Supplied data
──────────────────────────────
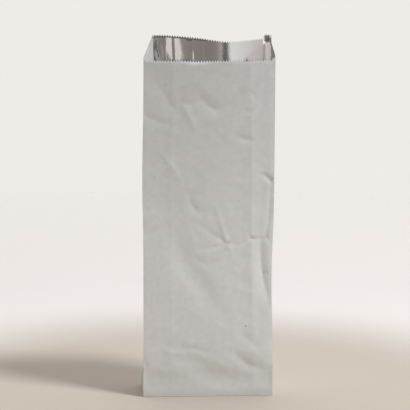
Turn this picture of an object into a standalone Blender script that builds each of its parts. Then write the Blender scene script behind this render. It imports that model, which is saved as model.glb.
──────────────────────────────
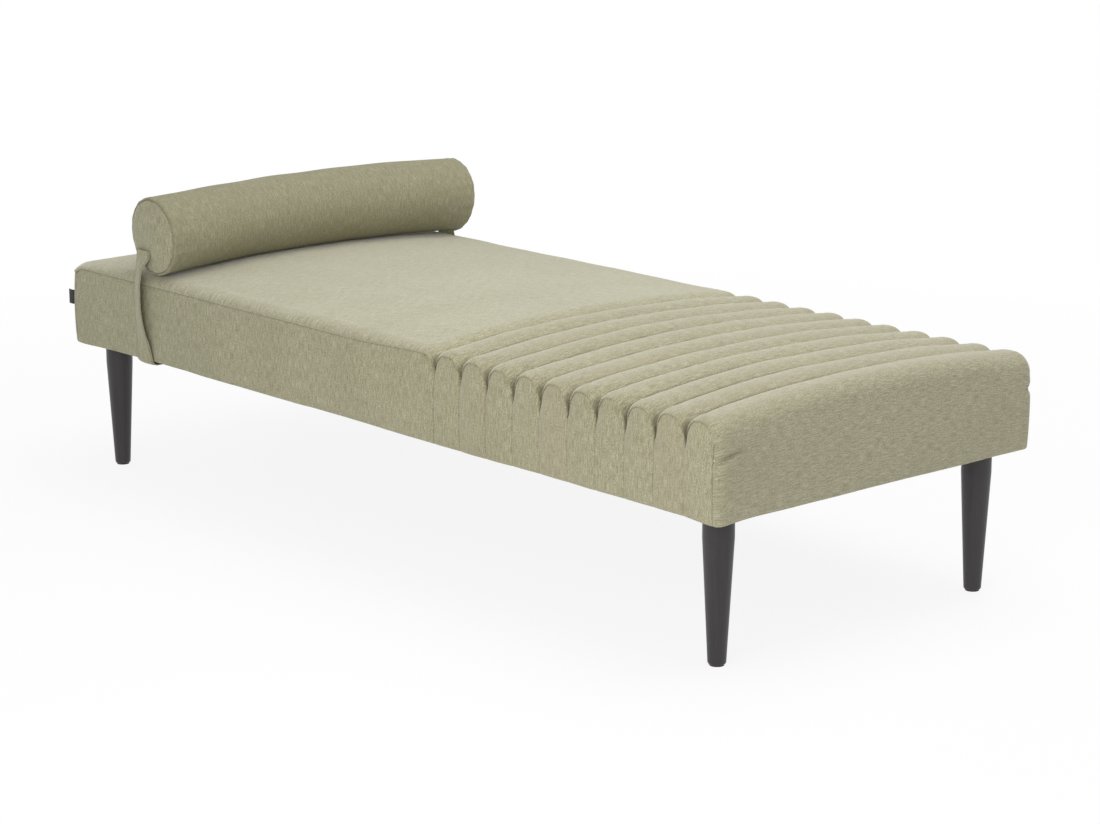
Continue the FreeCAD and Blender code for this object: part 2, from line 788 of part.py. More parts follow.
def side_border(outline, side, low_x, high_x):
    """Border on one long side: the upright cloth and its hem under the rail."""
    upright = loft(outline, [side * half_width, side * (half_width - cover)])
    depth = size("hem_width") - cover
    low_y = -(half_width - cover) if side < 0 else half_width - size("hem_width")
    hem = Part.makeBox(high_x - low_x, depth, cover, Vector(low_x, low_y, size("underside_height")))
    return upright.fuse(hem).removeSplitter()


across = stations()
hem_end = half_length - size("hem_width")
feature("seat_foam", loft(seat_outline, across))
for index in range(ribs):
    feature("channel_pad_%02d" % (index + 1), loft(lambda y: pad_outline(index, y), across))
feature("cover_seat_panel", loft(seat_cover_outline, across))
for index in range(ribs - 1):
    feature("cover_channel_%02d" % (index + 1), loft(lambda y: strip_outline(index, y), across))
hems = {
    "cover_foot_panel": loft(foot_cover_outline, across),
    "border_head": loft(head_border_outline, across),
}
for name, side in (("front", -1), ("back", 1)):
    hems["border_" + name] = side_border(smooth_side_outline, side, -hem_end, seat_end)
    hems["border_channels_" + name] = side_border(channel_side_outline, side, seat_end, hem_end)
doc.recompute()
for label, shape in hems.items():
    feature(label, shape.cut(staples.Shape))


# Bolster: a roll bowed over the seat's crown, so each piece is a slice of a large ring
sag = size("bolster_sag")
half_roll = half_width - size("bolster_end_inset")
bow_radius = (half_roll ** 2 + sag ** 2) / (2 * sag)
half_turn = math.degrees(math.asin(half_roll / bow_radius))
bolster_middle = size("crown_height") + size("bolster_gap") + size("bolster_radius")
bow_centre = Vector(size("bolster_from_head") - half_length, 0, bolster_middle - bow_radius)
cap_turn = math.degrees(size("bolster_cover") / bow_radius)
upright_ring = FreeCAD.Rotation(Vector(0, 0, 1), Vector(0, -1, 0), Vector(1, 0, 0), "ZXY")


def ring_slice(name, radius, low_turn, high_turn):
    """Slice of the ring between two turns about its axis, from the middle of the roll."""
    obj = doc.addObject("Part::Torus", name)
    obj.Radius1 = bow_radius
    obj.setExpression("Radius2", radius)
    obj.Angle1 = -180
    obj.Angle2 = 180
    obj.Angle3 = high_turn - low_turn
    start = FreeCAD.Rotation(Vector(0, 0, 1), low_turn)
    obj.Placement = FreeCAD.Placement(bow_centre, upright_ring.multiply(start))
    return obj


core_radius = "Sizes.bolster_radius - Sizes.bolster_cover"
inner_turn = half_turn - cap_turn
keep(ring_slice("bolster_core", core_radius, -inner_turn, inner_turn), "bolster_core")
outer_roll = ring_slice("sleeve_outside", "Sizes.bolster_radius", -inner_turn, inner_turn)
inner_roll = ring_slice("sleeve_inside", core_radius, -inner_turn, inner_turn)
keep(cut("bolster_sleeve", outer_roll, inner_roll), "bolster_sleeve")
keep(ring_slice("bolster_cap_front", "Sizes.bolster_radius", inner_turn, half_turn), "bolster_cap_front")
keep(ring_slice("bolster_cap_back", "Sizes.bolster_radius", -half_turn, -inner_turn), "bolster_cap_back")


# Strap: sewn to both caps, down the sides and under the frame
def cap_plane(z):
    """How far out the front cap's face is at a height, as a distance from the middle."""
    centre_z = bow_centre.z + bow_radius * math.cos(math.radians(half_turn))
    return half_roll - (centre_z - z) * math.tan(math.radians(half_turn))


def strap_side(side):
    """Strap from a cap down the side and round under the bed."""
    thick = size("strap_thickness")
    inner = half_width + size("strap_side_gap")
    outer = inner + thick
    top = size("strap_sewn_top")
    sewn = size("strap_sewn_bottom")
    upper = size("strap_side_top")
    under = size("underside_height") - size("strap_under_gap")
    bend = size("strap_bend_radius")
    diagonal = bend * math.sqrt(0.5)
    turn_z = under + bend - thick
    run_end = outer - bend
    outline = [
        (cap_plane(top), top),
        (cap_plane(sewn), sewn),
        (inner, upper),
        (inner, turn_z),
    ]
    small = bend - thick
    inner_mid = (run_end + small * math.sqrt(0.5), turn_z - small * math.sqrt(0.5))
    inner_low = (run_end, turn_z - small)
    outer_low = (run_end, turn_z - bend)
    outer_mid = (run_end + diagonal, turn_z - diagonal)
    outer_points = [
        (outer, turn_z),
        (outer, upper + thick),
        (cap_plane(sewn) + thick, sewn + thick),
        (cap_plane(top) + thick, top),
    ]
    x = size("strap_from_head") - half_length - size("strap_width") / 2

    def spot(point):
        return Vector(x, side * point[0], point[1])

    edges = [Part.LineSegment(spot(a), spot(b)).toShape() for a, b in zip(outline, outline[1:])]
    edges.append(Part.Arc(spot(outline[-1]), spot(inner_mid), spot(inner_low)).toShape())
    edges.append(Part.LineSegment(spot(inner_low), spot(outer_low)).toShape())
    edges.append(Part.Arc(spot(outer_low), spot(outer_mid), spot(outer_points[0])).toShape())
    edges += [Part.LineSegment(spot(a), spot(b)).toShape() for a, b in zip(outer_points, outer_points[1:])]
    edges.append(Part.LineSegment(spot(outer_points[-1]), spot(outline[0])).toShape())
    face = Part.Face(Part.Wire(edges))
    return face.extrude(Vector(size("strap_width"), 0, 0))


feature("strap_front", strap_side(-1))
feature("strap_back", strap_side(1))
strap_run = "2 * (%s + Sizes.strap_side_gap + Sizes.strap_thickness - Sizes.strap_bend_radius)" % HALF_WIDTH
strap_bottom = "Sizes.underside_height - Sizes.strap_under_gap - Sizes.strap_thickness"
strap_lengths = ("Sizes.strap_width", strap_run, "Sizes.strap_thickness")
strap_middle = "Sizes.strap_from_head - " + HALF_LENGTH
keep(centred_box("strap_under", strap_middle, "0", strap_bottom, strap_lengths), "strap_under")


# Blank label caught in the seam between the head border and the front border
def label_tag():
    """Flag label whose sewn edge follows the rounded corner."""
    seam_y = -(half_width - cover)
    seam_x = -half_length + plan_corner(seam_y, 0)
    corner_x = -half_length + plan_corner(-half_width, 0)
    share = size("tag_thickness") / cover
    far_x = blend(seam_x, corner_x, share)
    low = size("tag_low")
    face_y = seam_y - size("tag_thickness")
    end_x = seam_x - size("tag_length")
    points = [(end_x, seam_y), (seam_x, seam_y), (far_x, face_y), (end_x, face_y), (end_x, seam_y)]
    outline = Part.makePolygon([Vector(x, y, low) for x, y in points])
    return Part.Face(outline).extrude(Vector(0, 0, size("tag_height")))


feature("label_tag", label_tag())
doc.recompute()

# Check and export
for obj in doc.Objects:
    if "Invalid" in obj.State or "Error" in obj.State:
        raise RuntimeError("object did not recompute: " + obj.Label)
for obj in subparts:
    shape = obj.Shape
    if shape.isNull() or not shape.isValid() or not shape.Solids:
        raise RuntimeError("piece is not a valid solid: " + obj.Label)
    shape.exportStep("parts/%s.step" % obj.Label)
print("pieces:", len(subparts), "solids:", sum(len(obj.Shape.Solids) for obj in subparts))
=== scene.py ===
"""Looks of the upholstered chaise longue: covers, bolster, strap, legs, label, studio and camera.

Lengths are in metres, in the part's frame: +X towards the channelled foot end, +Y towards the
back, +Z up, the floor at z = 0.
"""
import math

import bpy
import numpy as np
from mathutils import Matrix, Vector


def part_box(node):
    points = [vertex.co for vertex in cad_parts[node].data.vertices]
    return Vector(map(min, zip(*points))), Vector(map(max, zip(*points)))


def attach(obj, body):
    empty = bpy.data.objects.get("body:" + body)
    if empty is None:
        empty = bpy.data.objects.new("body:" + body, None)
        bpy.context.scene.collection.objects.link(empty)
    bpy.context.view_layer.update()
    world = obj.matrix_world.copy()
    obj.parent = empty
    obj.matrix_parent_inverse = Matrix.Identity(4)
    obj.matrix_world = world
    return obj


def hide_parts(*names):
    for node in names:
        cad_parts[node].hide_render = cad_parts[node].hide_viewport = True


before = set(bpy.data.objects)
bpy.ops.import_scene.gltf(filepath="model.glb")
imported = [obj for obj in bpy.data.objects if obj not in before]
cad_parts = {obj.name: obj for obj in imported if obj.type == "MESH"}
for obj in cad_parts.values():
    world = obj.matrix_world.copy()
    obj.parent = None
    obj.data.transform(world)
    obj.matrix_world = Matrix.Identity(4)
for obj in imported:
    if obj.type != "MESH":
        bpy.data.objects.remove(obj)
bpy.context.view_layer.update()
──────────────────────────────
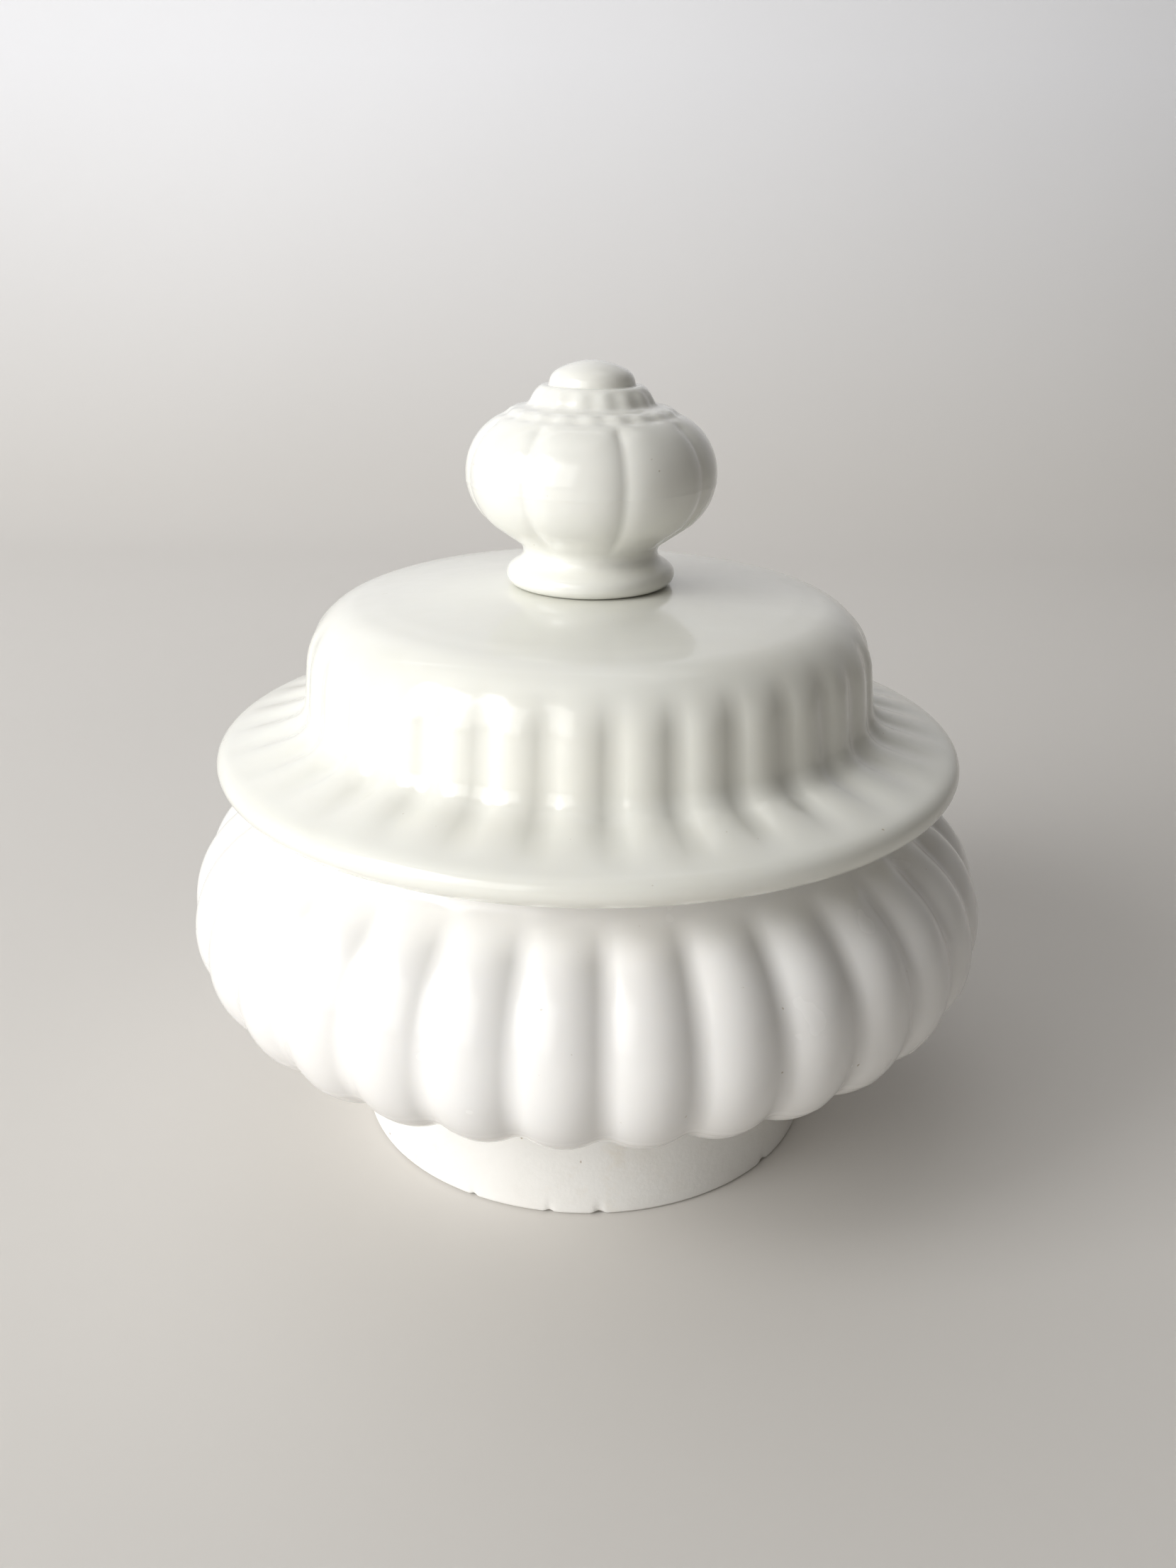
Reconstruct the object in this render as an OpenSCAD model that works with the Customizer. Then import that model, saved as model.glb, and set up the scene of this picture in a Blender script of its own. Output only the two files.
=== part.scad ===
──────────────────────────────
Task requirements
With the first line being the one containing "# Blank label" and the last line the one containing "before = set(bpy.data.objects)", transcribe exactly the lines above that fall in that range.

Response to the exercise
# Blank label caught in the seam between the head border and the front border
def label_tag():
    """Flag label whose sewn edge follows the rounded corner."""
    seam_y = -(half_width - cover)
    seam_x = -half_length + plan_corner(seam_y, 0)
    corner_x = -half_length + plan_corner(-half_width, 0)
    share = size("tag_thickness") / cover
    far_x = blend(seam_x, corner_x, share)
    low = size("tag_low")
    face_y = seam_y - size("tag_thickness")
    end_x = seam_x - size("tag_length")
    points = [(end_x, seam_y), (seam_x, seam_y), (far_x, face_y), (end_x, face_y), (end_x, seam_y)]
    outline = Part.makePolygon([Vector(x, y, low) for x, y in points])
    return Part.Face(outline).extrude(Vector(0, 0, size("tag_height")))


feature("label_tag", label_tag())
doc.recompute()

# Check and export
for obj in doc.Objects:
    if "Invalid" in obj.State or "Error" in obj.State:
        raise RuntimeError("object did not recompute: " + obj.Label)
for obj in subparts:
    shape = obj.Shape
    if shape.isNull() or not shape.isValid() or not shape.Solids:
        raise RuntimeError("piece is not a valid solid: " + obj.Label)
    shape.exportStep("parts/%s.step" % obj.Label)
print("pieces:", len(subparts), "solids:", sum(len(obj.Shape.Solids) for obj in subparts))
=== scene.py ===
"""Looks of the upholstered chaise longue: covers, bolster, strap, legs, label, studio and camera.

Lengths are in metres, in the part's frame: +X towards the channelled foot end, +Y towards the
back, +Z up, the floor at z = 0.
"""
import math

import bpy
import numpy as np
from mathutils import Matrix, Vector


def part_box(node):
    points = [vertex.co for vertex in cad_parts[node].data.vertices]
    return Vector(map(min, zip(*points))), Vector(map(max, zip(*points)))


def attach(obj, body):
    empty = bpy.data.objects.get("body:" + body)
    if empty is None:
        empty = bpy.data.objects.new("body:" + body, None)
        bpy.context.scene.collection.objects.link(empty)
    bpy.context.view_layer.update()
    world = obj.matrix_world.copy()
    obj.parent = empty
    obj.matrix_parent_inverse = Matrix.Identity(4)
    obj.matrix_world = world
    return obj


def hide_parts(*names):
    for node in names:
        cad_parts[node].hide_render = cad_parts[node].hide_viewport = True


before = set(bpy.data.objects)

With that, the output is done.